A guarantee of “net neutrality” was also included in the deal, meaning that Internet users within EU territory will be able to access digital content without being unfairly slowed down or blocked.
Top EU digital affairs official Guenther Oettinger welcomed the deal, known as Connected Continent, and announced that it was"essential for consumers and businesses."
Disagreements during the negotiations leading up to the deal centered around the net neutrality rules, with the European Council preferring that telecoms companies be given more freedom to manage traffic, Politico reported. The European Parliament, meanwhile, fought for an absolute guarantee that traffic would be treated equally.
“It is important that the Internet remains open and neutral, and we now have rules in place on how traffic is managed, to ensure that there is no anti-competitive behavior,” Vicky Ford, a British conservative member of parliament, told the Wall Street Journal.
But some critics have argued that the law still leaves room for discrimination.

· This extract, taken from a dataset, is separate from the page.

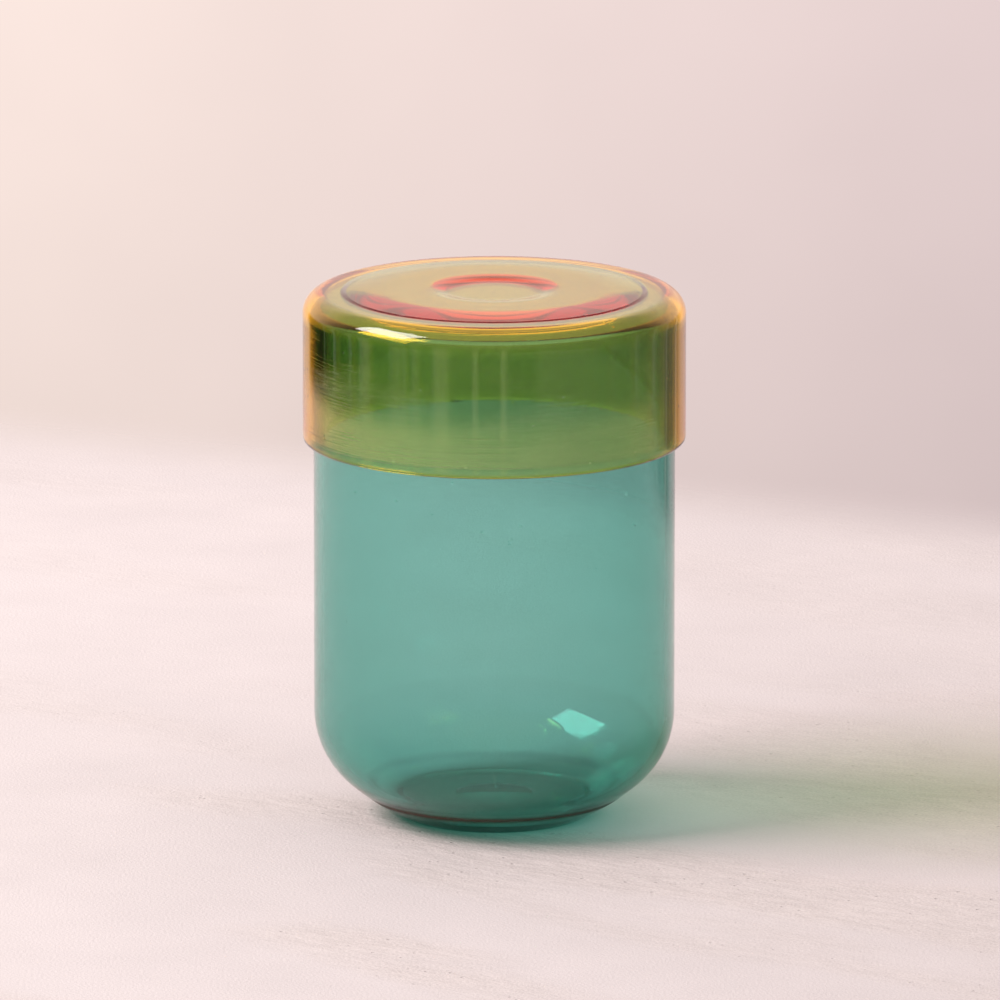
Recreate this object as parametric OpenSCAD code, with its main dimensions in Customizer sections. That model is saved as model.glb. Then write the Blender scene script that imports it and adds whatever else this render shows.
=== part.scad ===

Paul Zarandy, an analyst at Rewheel, a Finnish management consultancy that specializes in mobile Internet access, told the Journal that the deal provides net neutrality “in name only.”
Some restrictions could also be enforced through the “fair use policy,” through which telecoms operators will be permitted to prevent roaming abuses such as when person who lives in one country registers their mobile phone in another where the mobile plan is less expensive.
The Commission says it now has a mandate to define limits under the fair use clause, according to the Journal.
Roaming charges are now set to be eliminated by June 2017, and a transition phase will begin next April. Net neutrality rules are set to be enforced in 2016.
The deal still needs to be rubber-stamped by EU nations and the full parliament before it enters into law.